China is considering getting Unit 731, a major site of Japan's notorious germ warfare during World War II, included on the United Nations Educational, scientific and Cultural Organization(UNESCO)'s World Heritage List.
"We will apply for world heritage status to let more people in the world know the truth, which may serve to remind us of the barbarity of war," Wang Peng, curator of the 731 Exhibition Hall, was quoted by Tuesday's China Daily as saying.
Located about 20 km south of Harbin, capital of northeast China 's Heilongjiang Province, the site, where some of the most horrible wartime atrocities were carried out on Chinese by a secretive Japanese detachment called Unit 731, shocked the whole world when it was first uncovered nearly 60 years ago.

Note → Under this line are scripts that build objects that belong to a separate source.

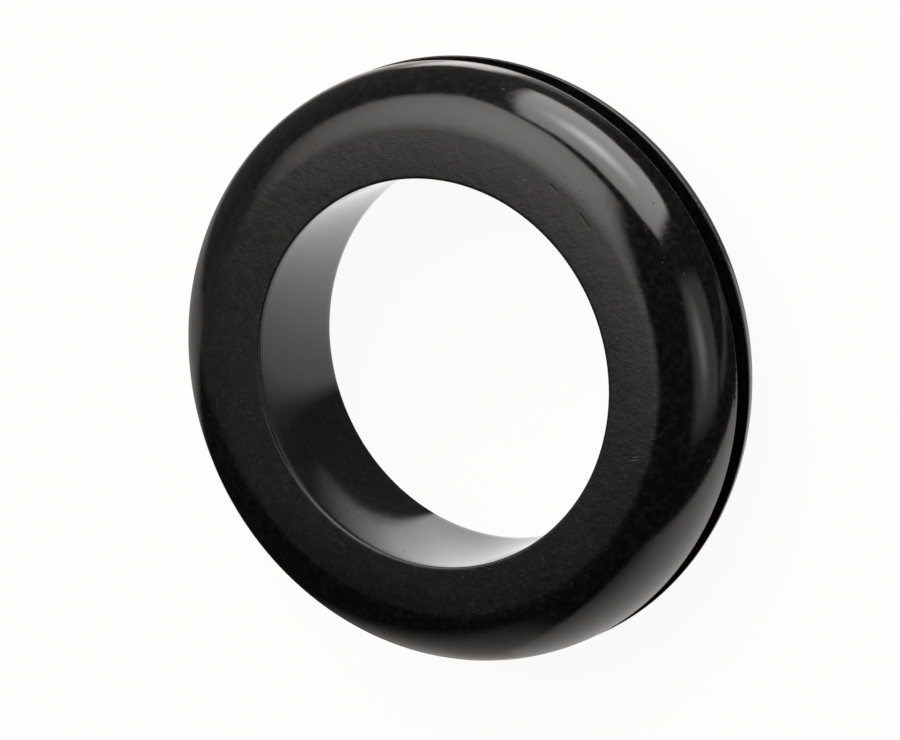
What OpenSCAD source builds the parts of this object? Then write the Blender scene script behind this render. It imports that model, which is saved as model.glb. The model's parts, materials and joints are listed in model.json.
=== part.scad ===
// Open rubber grommet: a short sleeve with two flanges and a groove that grips
// the edge of a panel. Moulded in one piece.
// It lies on its back flange: the bore runs along +Z and the origin is the
// centre of the bore at the back flange's outer face.

/* [Bore] */
// Diameter of the hole that the cable passes through
bore_d = 25; // [16:0.5:30]
// Radius on the two mouths of the bore
mouth_r = 0.15; // [0.1:0.05:0.5]

/* [Flanges] */
// Outer diameter of both flanges
flange_d = 38.7; // [36:0.1:60]
// Thickness of the front flange, which shows when the grommet is fitted
front_t = 4.5; // [2:0.1:10]
// Thickness of the back flange, which is pushed through the panel
back_t = 3.6; // [2:0.1:10]
// Radius that rounds each flange from its flat face to its outer edge
rim_r = 4.3; // [1:0.1:6]

/* [Groove] */
// Width of the groove, the same as the thickness of the panel that it grips
groove_w = 1.6; // [0.8:0.1:6]
// Diameter at the bottom of the groove, the same as the hole in the panel
groove_d = 32; // [27:0.5:36]
// Radius in the two corners at the bottom of the groove
root_r = 0.3; // [0.1:0.05:0.35]

/* [Hidden] */
$fn = 96;
bore_rad = bore_d / 2;
flange_rad = flange_d / 2;
groove_rad = groove_d / 2;
total_t = back_t + groove_w + front_t;

// Radius of the flat ring on the outer face of a flange of thickness t. One
// thinner than its rim's radius holds only the lower part of the rim's curve,
// which still reaches the flange's full diameter, at the groove.
function flat_rad(t) = flange_rad - sqrt(pow(rim_r, 2) - pow(max(0, rim_r - t), 2));

// Half section of one flange, flat face down, from the axis outwards
module flange_section(t) {
    intersection() {
        union() {
            square([flat_rad(t), t]);
            translate([flat_rad(t), rim_r])
                circle(r = rim_r);
            translate([0, rim_r])
                square([flange_rad, t]);
        }
        square([flange_d, t]);
    }
}

// Half section of the neck between the flanges, with its corners rounded out
// to the flanges' inner faces
module neck_section() {
    difference() {
        square([groove_rad + root_r, groove_w]);
        for (y = [root_r, groove_w - root_r])
            translate([groove_rad + root_r, y])
                circle(r = root_r);
        translate([groove_rad, root_r])
            square([2 * root_r, groove_w - 2 * root_r]);
    }
}

// The corner that is cut off at the lower mouth of the bore, outside its round
module mouth_section() {
    difference() {
        square([bore_rad + mouth_r, mouth_r]);
        translate([bore_rad + mouth_r, mouth_r])
            circle(r = mouth_r);
    }
}

// Half section of all that is cut away for the bore
module bore_section() {
    square([bore_rad, total_t]);
    mouth_section();
    translate([0, total_t])
        mirror([0, 1])
            mouth_section();
}

module grommet() {
    color([0.11, 0.11, 0.115])
        rotate_extrude()
            difference() {
                union() {
                    flange_section(back_t);
                    translate([0, back_t])
                        neck_section();
                    translate([0, total_t])
                        mirror([0, 1])
                            flange_section(front_t);
                }
                bore_section();
            }
}

grommet();
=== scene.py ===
import json
import math

import bpy
from mathutils import Matrix, Vector


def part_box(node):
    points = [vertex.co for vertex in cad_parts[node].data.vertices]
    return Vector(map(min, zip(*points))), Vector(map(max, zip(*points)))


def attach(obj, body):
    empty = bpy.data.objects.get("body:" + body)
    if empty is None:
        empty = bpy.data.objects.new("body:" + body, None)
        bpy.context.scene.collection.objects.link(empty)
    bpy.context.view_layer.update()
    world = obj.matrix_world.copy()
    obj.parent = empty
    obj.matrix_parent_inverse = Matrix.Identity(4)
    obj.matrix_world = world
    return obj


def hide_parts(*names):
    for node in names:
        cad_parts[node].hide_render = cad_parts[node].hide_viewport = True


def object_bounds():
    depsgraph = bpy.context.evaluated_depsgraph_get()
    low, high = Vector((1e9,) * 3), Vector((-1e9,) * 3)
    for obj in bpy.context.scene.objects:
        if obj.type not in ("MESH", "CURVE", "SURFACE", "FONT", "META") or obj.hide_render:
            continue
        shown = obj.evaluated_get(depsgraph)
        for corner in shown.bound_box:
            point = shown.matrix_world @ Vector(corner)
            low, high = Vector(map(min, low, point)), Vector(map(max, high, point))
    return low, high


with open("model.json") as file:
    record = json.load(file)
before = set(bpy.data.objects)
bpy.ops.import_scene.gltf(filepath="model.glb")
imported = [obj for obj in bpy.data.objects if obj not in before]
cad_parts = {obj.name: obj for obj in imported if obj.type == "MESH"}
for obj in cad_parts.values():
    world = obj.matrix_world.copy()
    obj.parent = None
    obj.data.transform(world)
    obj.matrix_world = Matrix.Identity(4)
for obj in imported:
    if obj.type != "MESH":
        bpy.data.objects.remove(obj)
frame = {"nodes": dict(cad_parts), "record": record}
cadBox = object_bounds()
scene = bpy.context.scene
print("frame loaded:", sorted(frame["nodes"]))


# helpers for node trees
def addNode(tree, kind, **settings):
    node = tree.nodes.new(kind)
    for key, value in settings.items():
        setattr(node, key, value)
    return node


def feed(tree, socket, value):
    if isinstance(value, bpy.types.NodeSocket):
        tree.links.new(value, socket)
    else:
        socket.default_value = value


def calc(tree, operation, *values, clamp=False):
    node = addNode(tree, "ShaderNodeMath", operation=operation, use_clamp=clamp)
    for socket, value in zip(node.inputs, values):
        feed(tree, socket, value)
    return node.outputs[0]


def chain(tree, operation, values):
    result = values[0]
    for value in values[1:]:
        result = calc(tree, operation, result, value)
    return result


def sums(tree):
    # adding, taking away, multiplying and dividing in a tree
    def plus(*terms):
        return chain(tree, "ADD", terms)

    def minus(a, b):
        return calc(tree, "SUBTRACT", a, b)

    def times(*factors):
        return chain(tree, "MULTIPLY", factors)

    def over(a, b):
        return calc(tree, "DIVIDE", a, b)

    return plus, minus, times, over


def ramp(tree, value, start, end, low=0.0, high=1.0):
    # a smooth step from low at start to high at end
    node = addNode(tree, "ShaderNodeMapRange", interpolation_type="SMOOTHSTEP")
    for socket, setting in zip(node.inputs, (value, start, end, low, high)):
        feed(tree, socket, setting)
    return node.outputs[0]


# the sizes of the CAD model come from the frame, in metres
def mountNamed(name):
    return next(mount for mount in frame["record"]["mounts"] if mount["name"] == name)


def frameSizes():
    low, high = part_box("grommet")
    bore, groove = mountNamed("bore"), mountNamed("panel_groove")
    grooveWidth = groove["dims"]["length_mm"] / 1000
    backThickness = groove["pos_m"][2] - grooveWidth / 2
    return {
        "boreRadius": bore["dims"]["r_mm"] / 1000,
        "flangeRadius": high.x,
        "grooveRadius": groove["dims"]["r_mm"] / 1000,
        "backThickness": backThickness,
        "grooveWidth": grooveWidth,
        "frontThickness": high.z - low.z - backThickness - grooveWidth,
    }


frameSize = frameSizes()

# What the grommet's shape adds to those sizes, in metres, radians and steps.
grommetValues = {
    "rimRadius": 0.0043,        # from a flange's flat face round to its outer edge
    "frontStartSlope": math.radians(1.3),       # how steeply the face falls away beside the bore
    "frontSlope": math.radians(4),              # and at its outer end
    "backStartSlope": math.radians(0.2),        # the back lies flat
    "backSlope": math.radians(0.2),
    "shoulderRadius": 0.0032,   # the tighter bend between the face and the rim
    "shoulderSlope": math.radians(16.6),
    "mouthRadius": 0.00009,     # at both ends of the bore
    "lipRadius": 0.00007,       # the crisp edges on both sides of the groove
    "rootRadius": 0.0003,       # at the bottom of the groove
    "segments": 384,            # around the bore
    "rimSteps": 44,
    "smallSteps": 5,            # on mouths, lips and roots
    "wallSteps": 20,            # on the long stretches
    "rippleHeight": 0.000016,   # how far the moulded surface waves
    "rippleSize": 0.0018,
    "seed": 4,
}


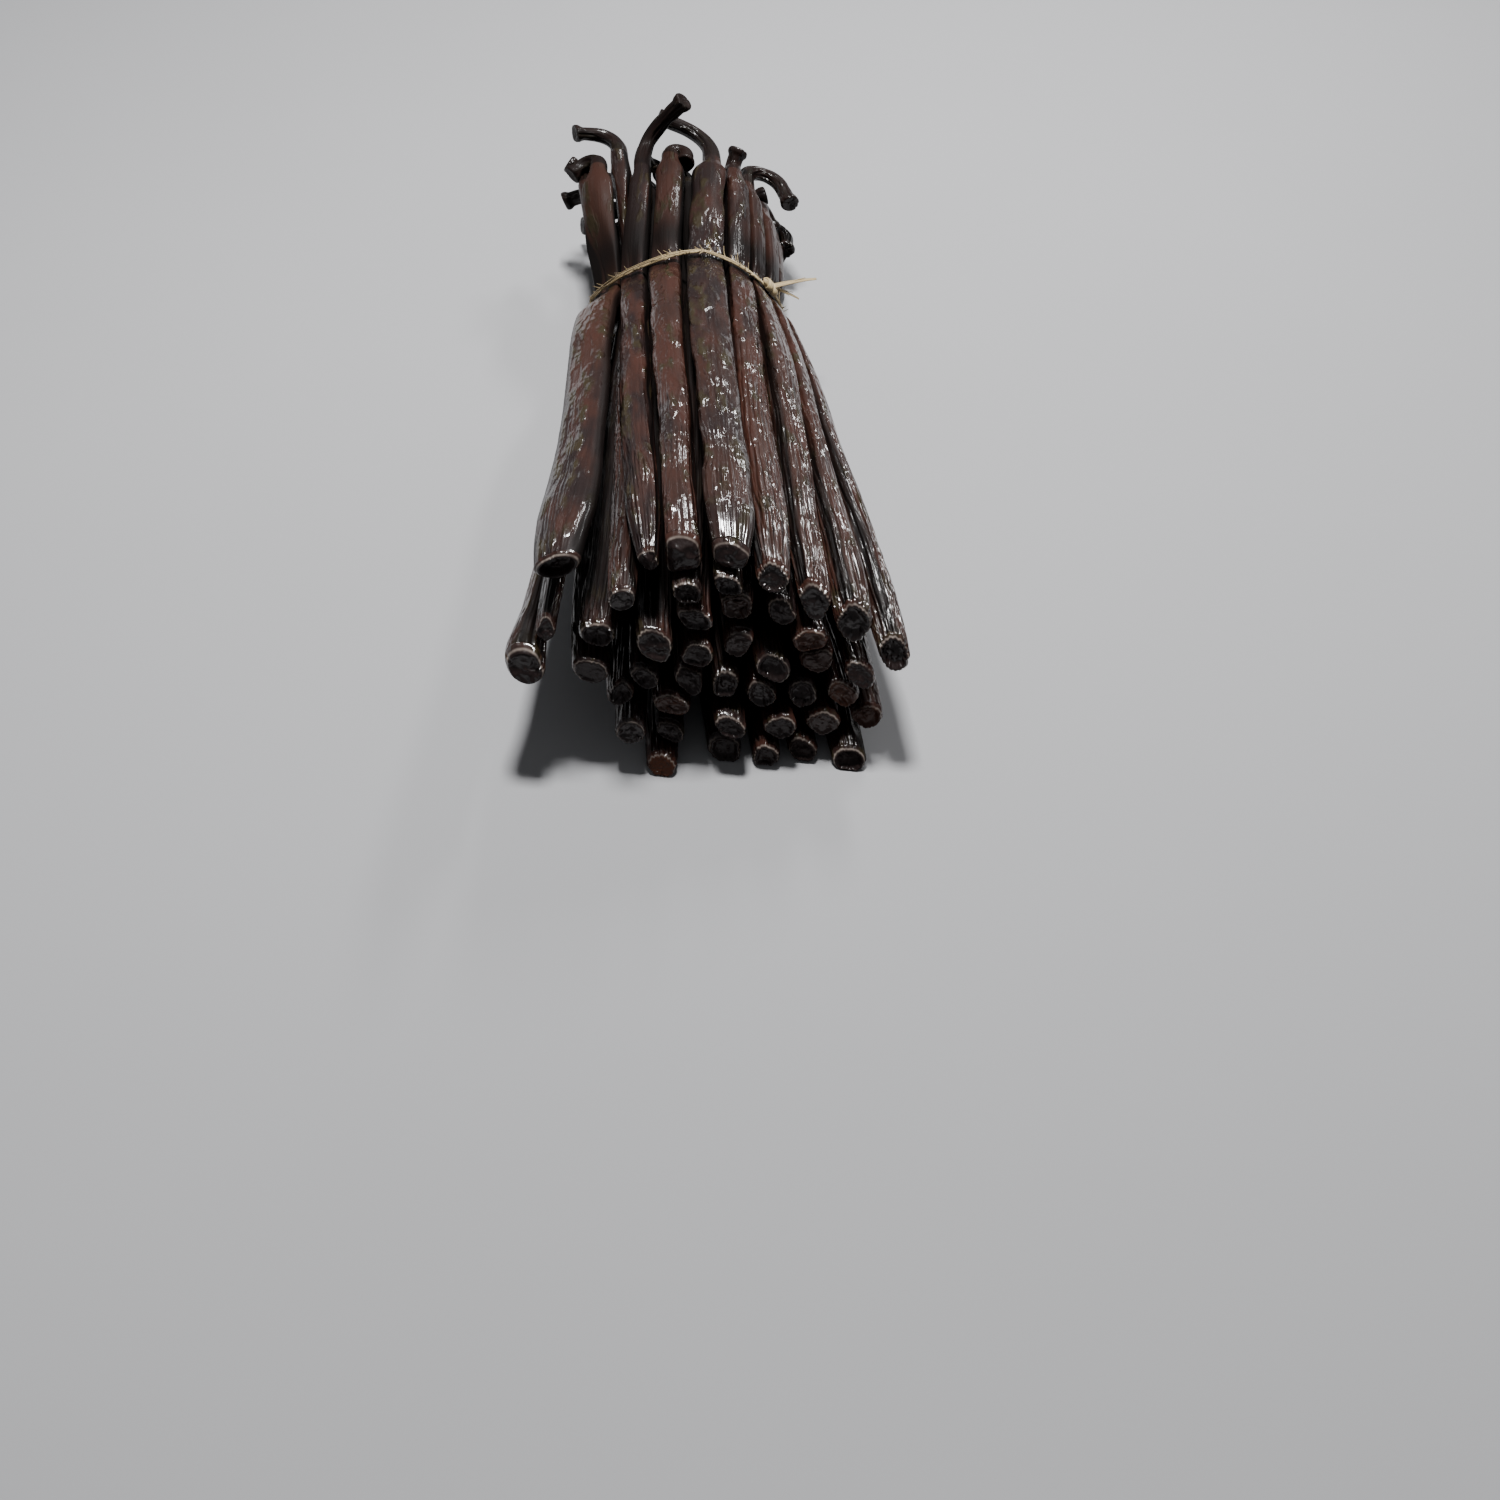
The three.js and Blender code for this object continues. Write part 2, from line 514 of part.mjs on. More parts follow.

It was notorious for experimenting on humans who were still alive in order to develop germ weapons, such as bubonic plague, typhoid, anthrax and cholera.
At least 3,000 people, including Chinese civilians, mostly, and Russians, Mongolians, and Koreans, died in the experiments between 1939 and 1945.
Outside the site, thousands of other Chinese, estimated at more than 200,000, were killed by biological weapons produced in the laboratories of Unit 731.
"Unit 731 would have had the capability to wipe out all human beings on earth if it had kept up full production of its weapons for merely one year," Wang said. "They destroyed most of their germ warfare facilities to cover their crimes when they pulled out of China in August 1945."
The original complex, completed in 1939, had more than 150 buildings, including two secret prisons and three crematoriums, and the exhibition hall occupies just a small portion and the core area of it.
Preparations for the application started in 2002 and local experts have since made a plan to triple the exhibition area to 400,000 square meters.
Jin Chengmin, a researcher with the Harbin Municipal Academy of Social Sciences, said there are precedents for war ruins to be given world heritage status.
In 1979, the former Nazi concentration camp Auschwitz in Poland, where thousands upon thousands of Jews were slaughtered, was listed as a World Heritage site.
And in 1996, UNESCO also included Hiroshima Peace Memorial in Japan as a reminder of the first atomic bomb explosion in August 1945.
"The Unit 731 site should also qualify as a world heritage site, " Jin said. "The remaining ruins can serve as a reminder of the horrible atrocities Japanese troops committed in China."
Amid heated international protests, the Japanese education ministry approved on April 5 a new edition of a history textbook which was widely criticized as glorifying Japan's invasion of neighboring countries and covering up wartime crimes.